1948 indépendance d'Israël un écrivain s'interroge
Un jeune soldat israélien participe aux opérations de regroupement et d’expulsion des populations qui jusqu’alors vivaient sur ces terres, cultivaient le sol et il commence ainsi son récit : « Il est temps de rompre le silence et d’exposer les faits ». Les jeunes soldats se sont vus fixer une mission, tout d’abord « se méfier de la perfidie des habitants » et aussi « isoler l’ennemi sur une colline » , ils combattent depuis des jours, certains sont épuisés, d’autres appréhendent les événements à venir.
Lorsque le peloton entre dans les villages ils trouvent des maisons abandonnées « la rumeur et la peur avaient porté leurs fruits » , les quelques arabes encore présents sont terrifiés.
Le peloton détruit les biens des villageois, expulse femmes et enfants « avec fermeté mais sans débordement ni dérapages » du moins ce sont les ordres reçus. Car en fait moqueries, humiliations, coups rien n’est épargné aux derniers occupants composés essentiellement de vieillards, de femmes, de bébés.
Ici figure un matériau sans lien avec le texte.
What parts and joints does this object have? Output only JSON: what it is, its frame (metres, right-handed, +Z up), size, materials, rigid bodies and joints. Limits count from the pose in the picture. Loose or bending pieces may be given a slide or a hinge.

Des hommes et des femmes qui passeront des années dans de camps de fortune.
Camp de réfugiés palestinien, 1948 (photo UNRWA)
Et S.Yizhar nous fait entrer dans la tête des membres de ce peloton, ceux qui sont effrayés par les ordres, qui éprouvent remords et culpabilité et ceux qui aveuglés par la haine sont près à invectiver, terroriser, tuer sans s'interroger.
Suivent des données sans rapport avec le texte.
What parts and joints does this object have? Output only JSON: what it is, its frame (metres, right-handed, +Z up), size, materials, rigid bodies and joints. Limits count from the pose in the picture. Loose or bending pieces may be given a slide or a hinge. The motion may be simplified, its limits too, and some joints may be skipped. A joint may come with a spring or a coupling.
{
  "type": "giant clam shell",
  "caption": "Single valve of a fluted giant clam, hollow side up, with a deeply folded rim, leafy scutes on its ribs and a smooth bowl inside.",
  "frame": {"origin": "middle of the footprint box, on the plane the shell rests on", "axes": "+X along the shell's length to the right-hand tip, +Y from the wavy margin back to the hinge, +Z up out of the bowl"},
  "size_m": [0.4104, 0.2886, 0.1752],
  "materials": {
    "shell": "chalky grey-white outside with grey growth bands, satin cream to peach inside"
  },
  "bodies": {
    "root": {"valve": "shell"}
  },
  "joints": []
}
Après son passage dans le village d’Hirbat Hiza l’armée laisse un village déserté où pourront venir s’installer dans quelques jours des colons israéliens.
Un village en 1945
Et pourtant la terre palestinienne et la terre israélienne se ressemble, c’est toute la beauté des paysages de cette terre que l’auteur parvient à nous restituer « la vallée se dévoila soudainement à nous. Elle était baignée de la lumière limpide de ces matins hivernaux aux reflets bleutés qui deviennent presque dorés à mesure que le soleil inonde la terre et révèle une palette infinie de teintes, entre le vert et l’ocre, autant de taches riantes et généreuses, de bandes formant les champs, de sinuosités que décrivent des sentiers : tout un riche tapis subtilement tissé par des générations de paysans. »
En 1949 350 000 Palestiniens prennent la route de l'exode, fuyant les combats ou expulsés des zones contrôlées ou conquises par Israël. Exode, diaspora, un vocabulaire qui sonne d’étrange façon lorsqu’il s’agit d’un peuple victime lui même et qui l’impose à un autre peuple.
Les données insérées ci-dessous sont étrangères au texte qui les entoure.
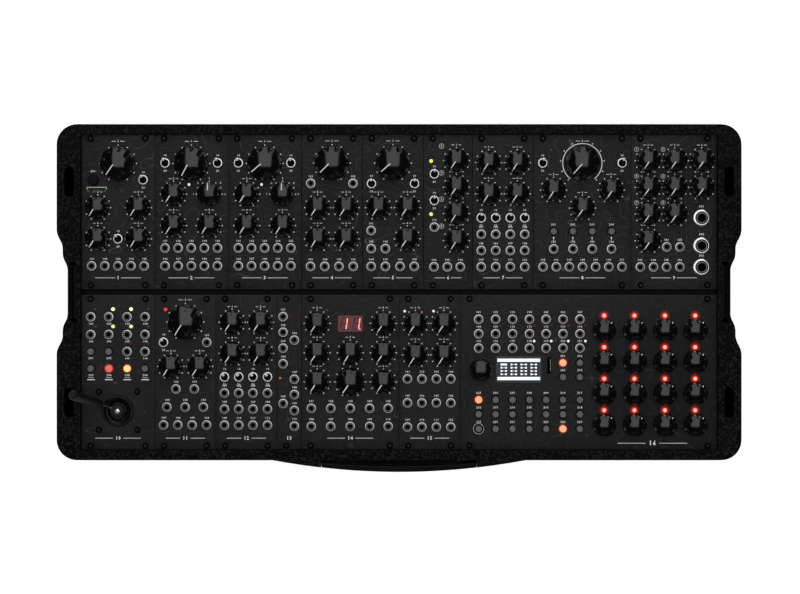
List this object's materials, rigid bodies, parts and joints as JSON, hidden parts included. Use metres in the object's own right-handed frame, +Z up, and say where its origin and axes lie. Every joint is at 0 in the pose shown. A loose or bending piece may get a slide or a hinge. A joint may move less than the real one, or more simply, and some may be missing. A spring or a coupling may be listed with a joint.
{
  "type": "modular synthesizer",
  "caption": "Flat travel case with two rows of synthesizer modules: knobs, jack sockets, switches, buttons, a step sequencer and a joystick, and a swinging carrying handle.",
  "frame": {"origin": "middle of the whole object's box at the level of the feet, on the surface it rests on", "axes": "+Z up out of the panels, +X to the player's right along the rows, +Y towards the rear row; the handle is on the -Y side"},
  "size_m": [0.569, 0.2892, 0.1239],
  "materials": {
    "case": "black moulded ABS with a fine pebble texture",
    "handle": "black moulded plastic, smoother than the case",
    "steel": "nickel-plated steel",
    "rail": "extruded aluminium",
    "board": "glass-fibre circuit board with green solder mask",
    "panel": "aluminium panel with a satin black coat and white print",
    "knob": "glossy black phenolic with a white pointer line",
    "grip": "satin black plastic grip on a steel rod",
    "button": "translucent grey-white plastic button cap"
  },
  "bodies": {
    "root": {"case_shell": "case", "nut_plate_left": "steel", "nut_plate_right": "steel", "rail_rear": "rail", "rail_middle": "rail", "rail_front": "rail", "bus_board": "board", "wavetable_oscillator_module": "panel", "oscillator_one_module": "panel", "oscillator_two_module": "panel", "filter_module": "panel", "low_pass_gate_module": "panel", "envelope_module": "panel", "quad_amplifier_rear_module": "panel", "stereo_delay_module": "panel", "output_module": "panel", "joystick_module": "panel", "modulator_module": "panel", "quad_amplifier_front_module": "panel", "mixer_splitter_module": "panel", "effects_module": "panel", "voltage_tools_module": "panel", "sequencer_module": "panel"},
    "handle_bail": {"handle_bail": "handle"},
    "wavetable_oscillator_large_knob": {"wavetable_oscillator_large_knob": "knob"},
    "oscillator_one_large_knob": {"oscillator_one_large_knob": "knob"},
    "oscillator_two_large_knob": {"oscillator_two_large_knob": "knob"},
    "filter_large_knob": {"filter_large_knob": "knob"},
    "low_pass_gate_large_knob": {"low_pass_gate_large_knob": "knob"},
    "stereo_delay_large_knob": {"stereo_delay_large_knob": "knob"},
    "stereo_delay_small_knob_1": {"stereo_delay_small_knob_1": "knob"},
    "stereo_delay_small_knob_2": {"stereo_delay_small_knob_2": "knob"},
    "stereo_delay_small_knob_3": {"stereo_delay_small_knob_3": "knob"},
    "stereo_delay_toggle_1": {"stereo_delay_toggle_1": "steel"},
    "stereo_delay_toggle_2": {"stereo_delay_toggle_2": "steel"},
    "stereo_delay_button_1": {"stereo_delay_button_1": "button"},
    "stereo_delay_button_2": {"stereo_delay_button_2": "button"},
    "stereo_delay_button_3": {"stereo_delay_button_3": "button"},
    "stereo_delay_button_4": {"stereo_delay_button_4": "button"},
    "joystick_gimbal": {"joystick_gimbal": "steel"},
    "joystick_lever": {"joystick_lever": "grip"},
    "modulator_large_knob": {"modulator_large_knob": "knob"},
    "effects_medium_knob": {"effects_medium_knob": "knob"},
    "sequencer_data_knob": {"sequencer_data_knob": "knob"},
    "sequencer_step_knob_1": {"sequencer_step_knob_1": "knob"},
    "sequencer_step_knob_2": {"sequencer_step_knob_2": "knob"},
    "sequencer_step_knob_3": {"sequencer_step_knob_3": "knob"},
    "sequencer_step_knob_4": {"sequencer_step_knob_4": "knob"},
    "sequencer_step_knob_5": {"sequencer_step_knob_5": "knob"},
    "sequencer_step_knob_6": {"sequencer_step_knob_6": "knob"},
    "sequencer_step_knob_7": {"sequencer_step_knob_7": "knob"},
    "sequencer_step_knob_8": {"sequencer_step_knob_8": "knob"},
    "sequencer_step_knob_9": {"sequencer_step_knob_9": "knob"},
    "sequencer_step_knob_10": {"sequencer_step_knob_10": "knob"},
    "sequencer_step_knob_11": {"sequencer_step_knob_11": "knob"},
    "sequencer_step_knob_12": {"sequencer_step_knob_12": "knob"},
    "sequencer_step_knob_13": {"sequencer_step_knob_13": "knob"},
    "sequencer_step_knob_14": {"sequencer_step_knob_14": "knob"},
    "sequencer_step_knob_15": {"sequencer_step_knob_15": "knob"},
    "sequencer_step_knob_16": {"sequencer_step_knob_16": "knob"}
  },
  "joints": [
    {"name": "handle_bail_turn", "type": "hinge", "parent": "root", "child": "handle_bail", "pos_m": [0, -0.13849, 0.0739], "axis": [-1, 0, 0], "range_deg": [0, 90]},
    {"name": "wavetable_oscillator_large_knob_turn", "type": "hinge", "parent": "root", "child": "wavetable_oscillator_large_knob", "pos_m": [-0.23368, 0.11195, 0.0758], "axis": [0, 0, 1], "range_deg": [-293, 7]},
    {"name": "oscillator_one_large_knob_turn", "type": "hinge", "parent": "root", "child": "oscillator_one_large_knob", "pos_m": [-0.17272, 0.11195, 0.0758], "axis": [0, 0, 1], "range_deg": [-297, 3]},
    {"name": "oscillator_two_large_knob_turn", "type": "hinge", "parent": "root", "child": "oscillator_two_large_knob", "pos_m": [-0.11176, 0.11195, 0.0758], "axis": [0, 0, 1], "range_deg": [-282, 18]},
    {"name": "filter_large_knob_turn", "type": "hinge", "parent": "root", "child": "filter_large_knob", "pos_m": [-0.05588, 0.11233, 0.0758], "axis": [0, 0, 1], "range_deg": [-280, 20]},
    {"name": "low_pass_gate_large_knob_turn", "type": "hinge", "parent": "root", "child": "low_pass_gate_large_knob", "pos_m": [-0.00508, 0.11233, 0.0758], "axis": [0, 0, 1], "range_deg": [-275, 25]},
    {"name": "stereo_delay_large_knob_turn", "type": "hinge", "parent": "root", "child": "stereo_delay_large_knob", "pos_m": [0.1524, 0.1122, 0.0758], "axis": [0, 0, 1], "range_deg": [-288, 12]},
    {"name": "stereo_delay_small_knob_1_turn", "type": "hinge", "parent": "root", "child": "stereo_delay_small_knob_1", "pos_m": [0.12846, 0.08984, 0.0758], "axis": [0, 0, 1], "range_deg": [-295, 5]},
    {"name": "stereo_delay_small_knob_2_turn", "type": "hinge", "parent": "root", "child": "stereo_delay_small_knob_2", "pos_m": [0.17634, 0.08984, 0.0758], "axis": [0, 0, 1], "range_deg": [-295, 5]},
    {"name": "stereo_delay_small_knob_3_turn", "type": "hinge", "parent": "root", "child": "stereo_delay_small_knob_3", "pos_m": [0.1524, 0.07481, 0.0758], "axis": [0, 0, 1], "range_deg": [-295, 5]},
    {"name": "stereo_delay_toggle_1_turn", "type": "hinge", "parent": "root", "child": "stereo_delay_toggle_1", "pos_m": [0.1194, 0.1122, 0.0772], "axis": [1, 0, 0], "range_deg": [0, 24]},
    {"name": "stereo_delay_toggle_2_turn", "type": "hinge", "parent": "root", "child": "stereo_delay_toggle_2", "pos_m": [0.1854, 0.1122, 0.0772], "axis": [1, 0, 0], "range_deg": [0, 24]},
    {"name": "stereo_delay_button_1_press", "type": "slide", "parent": "root", "child": "stereo_delay_button_1", "axis": [0, 0, -1], "range_m": [0, 0.0015], "stiffness_N_per_m": 800, "springref_m": -0.0005},
    {"name": "stereo_delay_button_2_press", "type": "slide", "parent": "root", "child": "stereo_delay_button_2", "axis": [0, 0, -1], "range_m": [0, 0.0015], "stiffness_N_per_m": 800, "springref_m": -0.0005},
    {"name": "stereo_delay_button_3_press", "type": "slide", "parent": "root", "child": "stereo_delay_button_3", "axis": [0, 0, -1], "range_m": [0, 0.0015], "stiffness_N_per_m": 800, "springref_m": -0.0005},
    {"name": "stereo_delay_button_4_press", "type": "slide", "parent": "root", "child": "stereo_delay_button_4", "axis": [0, 0, -1], "range_m": [0, 0.0015], "stiffness_N_per_m": 800, "springref_m": -0.0005},
    {"name": "joystick_gimbal_turn", "type": "hinge", "parent": "root", "child": "joystick_gimbal", "pos_m": [-0.23368, -0.09375, 0.0695], "axis": [1, 0, 0], "range_deg": [-13.2, 46.8]},
    {"name": "joystick_lever_turn", "type": "hinge", "parent": "joystick_gimbal", "child": "joystick_lever", "pos_m": [-0.23368, -0.09375, 0.0695], "axis": [0, 0.9573, -0.289], "range_deg": [-1.6, 58.4]},
    {"name": "modulator_large_knob_turn", "type": "hinge", "parent": "root", "child": "modulator_large_knob", "pos_m": [-0.1778, -0.01986, 0.0758], "axis": [0, 0, 1], "range_deg": [-292, 8]},
    {"name": "effects_medium_knob_turn", "type": "hinge", "parent": "root", "child": "effects_medium_knob", "pos_m": [-0.04064, -0.06972, 0.0758], "axis": [0, 0, 1], "range_deg": [-296, 4]},
    {"name": "sequencer_data_knob_turn", "type": "hinge", "parent": "root", "child": "sequencer_data_knob", "pos_m": [0.06804, -0.05983, 0.0758], "axis": [0, 0, 1], "continuous": true},
    {"name": "sequencer_step_knob_1_turn", "type": "hinge", "parent": "root", "child": "sequencer_step_knob_1", "pos_m": [0.17047, -0.02667, 0.0758], "axis": [0, 0, 1], "continuous": true},
    {"name": "sequencer_step_knob_2_turn", "type": "hinge", "parent": "root", "child": "sequencer_step_knob_2", "pos_m": [0.1956, -0.02667, 0.0758], "axis": [0, 0, 1], "continuous": true},
    {"name": "sequencer_step_knob_3_turn", "type": "hinge", "parent": "root", "child": "sequencer_step_knob_3", "pos_m": [0.22094, -0.02667, 0.0758], "axis": [0, 0, 1], "continuous": true},
    {"name": "sequencer_step_knob_4_turn", "type": "hinge", "parent": "root", "child": "sequencer_step_knob_4", "pos_m": [0.24607, -0.02667, 0.0758], "axis": [0, 0, 1], "continuous": true},
    {"name": "sequencer_step_knob_5_turn", "type": "hinge", "parent": "root", "child": "sequencer_step_knob_5", "pos_m": [0.17047, -0.05289, 0.0758], "axis": [0, 0, 1], "continuous": true},
    {"name": "sequencer_step_knob_6_turn", "type": "hinge", "parent": "root", "child": "sequencer_step_knob_6", "pos_m": [0.1956, -0.05289, 0.0758], "axis": [0, 0, 1], "continuous": true},
    {"name": "sequencer_step_knob_7_turn", "type": "hinge", "parent": "root", "child": "sequencer_step_knob_7", "pos_m": [0.22094, -0.05289, 0.0758], "axis": [0, 0, 1], "continuous": true},
    {"name": "sequencer_step_knob_8_turn", "type": "hinge", "parent": "root", "child": "sequencer_step_knob_8", "pos_m": [0.24607, -0.05289, 0.0758], "axis": [0, 0, 1], "continuous": true},
    {"name": "sequencer_step_knob_9_turn", "type": "hinge", "parent": "root", "child": "sequencer_step_knob_9", "pos_m": [0.17047, -0.0791, 0.0758], "axis": [0, 0, 1], "continuous": true},
    {"name": "sequencer_step_knob_10_turn", "type": "hinge", "parent": "root", "child": "sequencer_step_knob_10", "pos_m": [0.1956, -0.0791, 0.0758], "axis": [0, 0, 1], "continuous": true},
    {"name": "sequencer_step_knob_11_turn", "type": "hinge", "parent": "root", "child": "sequencer_step_knob_11", "pos_m": [0.22094, -0.0791, 0.0758], "axis": [0, 0, 1], "continuous": true},
    {"name": "sequencer_step_knob_12_turn", "type": "hinge", "parent": "root", "child": "sequencer_step_knob_12", "pos_m": [0.24607, -0.0791, 0.0758], "axis": [0, 0, 1], "continuous": true},
    {"name": "sequencer_step_knob_13_turn", "type": "hinge", "parent": "root", "child": "sequencer_step_knob_13", "pos_m": [0.17047, -0.10532, 0.0758], "axis": [0, 0, 1], "continuous": true},
    {"name": "sequencer_step_knob_14_turn", "type": "hinge", "parent": "root", "child": "sequencer_step_knob_14", "pos_m": [0.1956, -0.10532, 0.0758], "axis": [0, 0, 1], "continuous": true},
    {"name": "sequencer_step_knob_15_turn", "type": "hinge", "parent": "root", "child": "sequencer_step_knob_15", "pos_m": [0.22094, -0.10532, 0.0758], "axis": [0, 0, 1], "continuous": true},
    {"name": "sequencer_step_knob_16_turn", "type": "hinge", "parent": "root", "child": "sequencer_step_knob_16", "pos_m": [0.24607, -0.10532, 0.0758], "axis": [0, 0, 1], "continuous": true}
  ]
}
Ecrit en 1949 ce texte n’a rien perdu de sa force, de sa vérité et bien que l’auteur ait été qualifié de traitre à l’époque, on peut estimer qu’ « Il y a un lien direct entre Hirbat-Hiza et les mouvements pacifistes d’aujourd’hui, constitués d’êtres humains ordinaires qui refusent, quelles que soient les circonstances, de prêter la main à l’injustice. » Voici les paroles de David Shulman qui écrit la postface à cette édition et qui milite lui aussi dans les mouvements pacifistes.
J’ai lu ce livre après ma lecture de Naguère en Palestine, c’est Miriam qui m’a offert cette référence, car il s’agit bien là d’un cadeau.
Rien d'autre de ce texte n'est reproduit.